▶ [SOURCE DATA]:

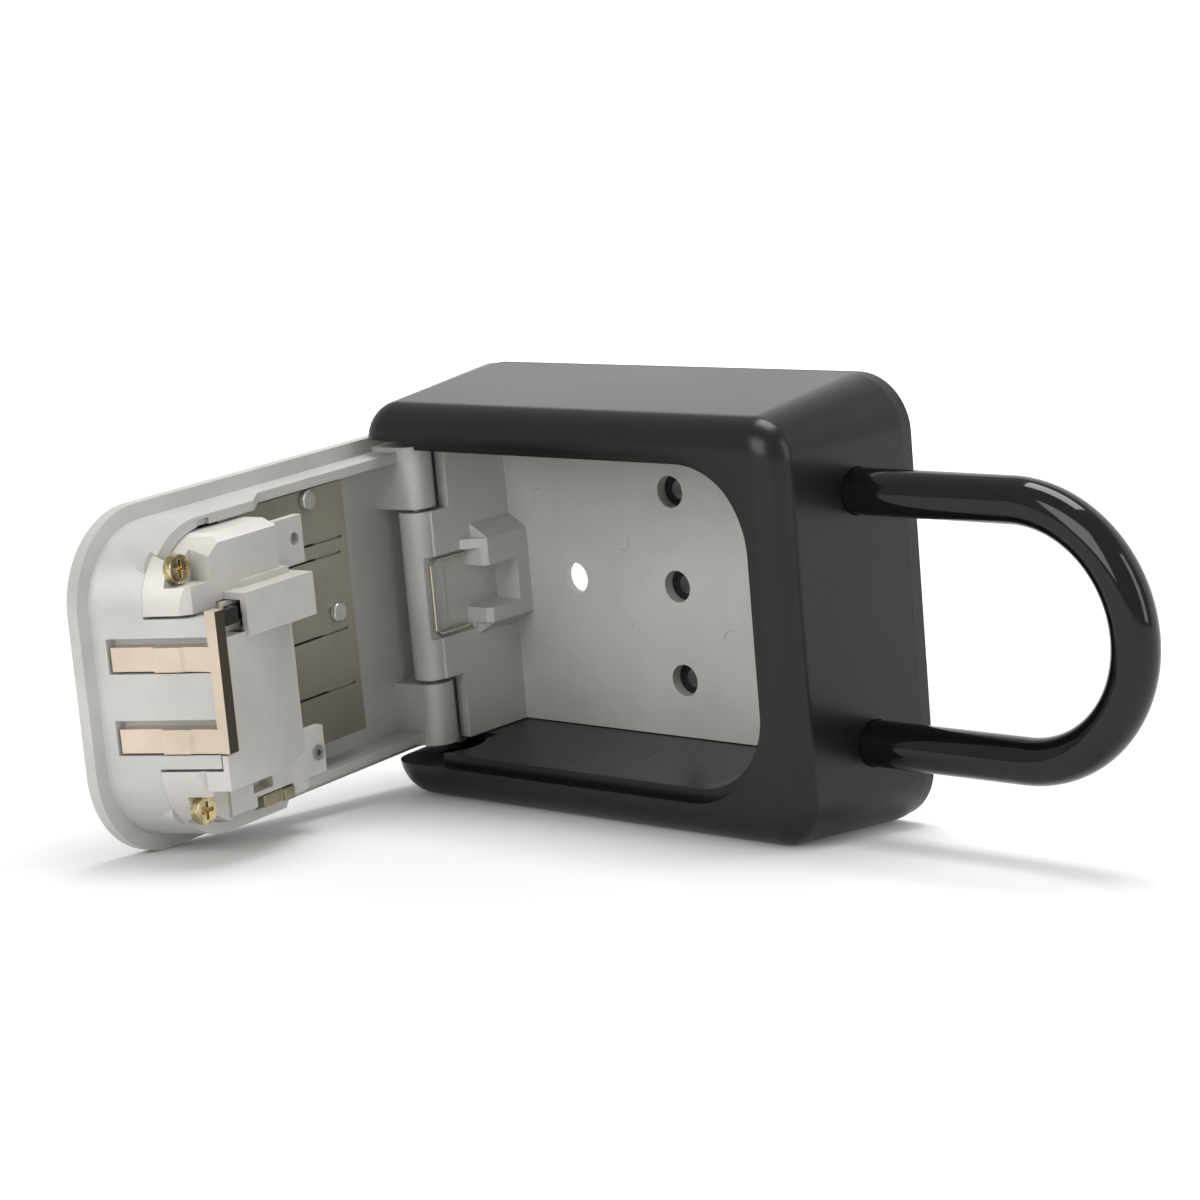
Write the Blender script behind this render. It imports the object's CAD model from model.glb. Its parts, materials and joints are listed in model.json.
"""Finishes and softened edges for a combination key lock box that lies open on its side."""

import json
import math

import bmesh
import bpy
from mathutils import Matrix, Vector


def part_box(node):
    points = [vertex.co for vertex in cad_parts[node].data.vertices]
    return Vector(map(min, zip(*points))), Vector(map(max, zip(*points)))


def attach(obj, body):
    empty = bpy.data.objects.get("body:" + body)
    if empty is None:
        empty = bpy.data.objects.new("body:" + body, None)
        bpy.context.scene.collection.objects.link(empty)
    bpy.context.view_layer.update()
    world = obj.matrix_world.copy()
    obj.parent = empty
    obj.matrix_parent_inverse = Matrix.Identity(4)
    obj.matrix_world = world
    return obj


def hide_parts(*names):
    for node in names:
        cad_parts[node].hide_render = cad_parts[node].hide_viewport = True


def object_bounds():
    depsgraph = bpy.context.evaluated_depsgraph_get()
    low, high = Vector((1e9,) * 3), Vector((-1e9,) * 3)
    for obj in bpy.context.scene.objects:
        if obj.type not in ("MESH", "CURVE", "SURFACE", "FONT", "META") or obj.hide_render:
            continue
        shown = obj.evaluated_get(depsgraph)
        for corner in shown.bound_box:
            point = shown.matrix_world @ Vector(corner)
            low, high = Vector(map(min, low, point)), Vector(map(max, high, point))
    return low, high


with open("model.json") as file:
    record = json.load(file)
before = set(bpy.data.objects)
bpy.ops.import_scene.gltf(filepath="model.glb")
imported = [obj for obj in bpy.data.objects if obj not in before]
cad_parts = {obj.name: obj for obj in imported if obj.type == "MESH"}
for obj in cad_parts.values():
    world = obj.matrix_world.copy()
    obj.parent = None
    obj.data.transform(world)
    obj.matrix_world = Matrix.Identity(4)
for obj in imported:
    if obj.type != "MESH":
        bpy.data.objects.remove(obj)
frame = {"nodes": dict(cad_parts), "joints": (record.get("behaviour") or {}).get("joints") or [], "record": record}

bl_info = {
    "name": "Key Lock Box Finishes",
    "version": (1, 0, 0),
    "blender": (4, 5, 0),
    "location": "View3D > Sidebar > Lock Box",
    "description": "Gives the parts of a combination key lock box their edges, metals and paint",
    "category": "Object",
}


def corners(box):
    return [[float(value) for value in corner] for corner in box]


CAD_BOX = corners(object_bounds())
NODES = frame["nodes"]
BODY_OF = {
    node: body for body, nodes in frame["record"]["behaviour"]["bodies"].items() for node in nodes
}
SLOT_OF = {part["node"]: part["material_slot"] for part in frame["record"]["subparts"]}
JOINTS = {joint["name"]: joint for joint in frame["joints"]}
MOUNTS = {mount["name"]: mount for mount in frame["record"]["mounts"]}
DIAL_NAMES = sorted(name for name in NODES if name.startswith("dial_") and name != "dial_axle")
MM = 0.001

# How a copied mesh is cleaned and shaded: metres, then degrees
WELD_WITHIN = 2e-6
FLAT_WITHIN = 0.4
SHARP_ABOVE = 32.0

# The smallest angle between faces whose edge is rounded, in degrees
ROUND_ABOVE = 28.0

# How much wider than the named edge some parts are rounded
WIDER = {
    "rear_plate": 1.2,
    "spring_pegs": 2.5,
    "dial": 1.6,
    "latch_bracket": 1.6,
    "open_lever": 2.0,
}

# Rounding of the shackle sleeve's ends, in millimetres
SLEEVE_EDGE = 0.3

# How far the skin of the hinge spring's wire is drawn in, in millimetres
WIRE_SLIMMER = 0.2

# Finishes that are no user's choice
BLACK_OXIDE = (0.035, 0.035, 0.035)
LEVER_BLACK = (0.02, 0.02, 0.02)
OLIVE_CHROMATE = (0.42, 0.38, 0.26)
SCREW_PATCHES = (0.30, 0.25, 0.13)
LATCH_SIDE = (0.075, 0.062, 0.045)

# How deep the latch's dark side reaches, in millimetres
LATCH_SIDE_DEPTH = 0.6

# How squarely a face must look along a direction to count as facing it
FACING = 0.6

# Marks on the chamber's back wall: millimetres along and across from the single hole,
# and the angle in degrees where each arc starts
MARKS = (
    (14.0, 8.6, -110.0),
    (13.2, -8.9, -20.0),
    (41.0, -10.0, 60.0),
    (-10.1, -17.1, 10.0),
    (-8.5, 17.0, 80.0),
)

# Rings along an arc, degrees between them, sides of its section and its radius in millimetres
MARK_RINGS = 13
MARK_STEP = 12.5
MARK_SIDES = 6
MARK_SECTION = 0.2

# Digits round a dial: degrees from one to the next and where 0 lies, in the door's window
DIGITS = 10
DIGIT_STEP = 36.0
ZERO_AT = -90.0

# Digits as letters: type size over height, and millimetres sunk into the dial and raised
TYPE_SIZE = 1.4
DIGIT_SUNK = 0.04
DIGIT_RAISED = 0.05

# Floor and backdrop in metres: a flat run, a bend that rises from it and a wall
FLOOR_FRONT = -2.5
FLOOR_DEPTH = 4.0
FLOOR_HALF_WIDTH = 3.5
BEND_START = 1.5
BEND_RADIUS = 1.2
WALL_AT = 2.7
WALL_TOP = 3.5
FLOOR_STEPS = 12

# Lamps: name, place and size across and along in metres, watts
LAMPS = (
    ("key", (0.0, 0.1, 1.15), (0.7, 0.55), 9.0),
    ("fill", (0.1, -1.25, 0.5), (0.8, 0.8), 7.5),
    ("side", (1.2, 0.1, 0.45), (0.3, 0.9), 3.0),
)
LAMP_AIM = (0.0, -0.03, 0.0)

# How strongly the surrounding white lights the scene
SKY_LIGHT = 0.52

# The camera: degrees, place and near clip in metres, lens and sensor in millimetres
VIEW = {
    "azimuth": 41.125,
    "elevation": 7.016,
    "roll": -0.918,
    "place": (0.42150, -0.51169, 0.07794),
    "lens": 97.06,
    "sensor": 36.0,
    "near": 0.02,
}

# Sockets of the colour form of the Mix node
MIX_SHARE, MIX_FIRST, MIX_SECOND = 0, 6, 7
MIX_RESULT = 2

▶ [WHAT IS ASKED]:
Your task is to repeat the lines from the one containing "bpy.context.view_layer.update()" to the one containing "imported = [obj", both lines included. Leave out every other line.

▶ [SOLUTION]:
    bpy.context.view_layer.update()
    world = obj.matrix_world.copy()
    obj.parent = empty
    obj.matrix_parent_inverse = Matrix.Identity(4)
    obj.matrix_world = world
    return obj


def hide_parts(*names):
    for node in names:
        cad_parts[node].hide_render = cad_parts[node].hide_viewport = True


def object_bounds():
    depsgraph = bpy.context.evaluated_depsgraph_get()
    low, high = Vector((1e9,) * 3), Vector((-1e9,) * 3)
    for obj in bpy.context.scene.objects:
        if obj.type not in ("MESH", "CURVE", "SURFACE", "FONT", "META") or obj.hide_render:
            continue
        shown = obj.evaluated_get(depsgraph)
        for corner in shown.bound_box:
            point = shown.matrix_world @ Vector(corner)
            low, high = Vector(map(min, low, point)), Vector(map(max, high, point))
    return low, high


with open("model.json") as file:
    record = json.load(file)
before = set(bpy.data.objects)
bpy.ops.import_scene.gltf(filepath="model.glb")
imported = [obj for obj in bpy.data.objects if obj not in before]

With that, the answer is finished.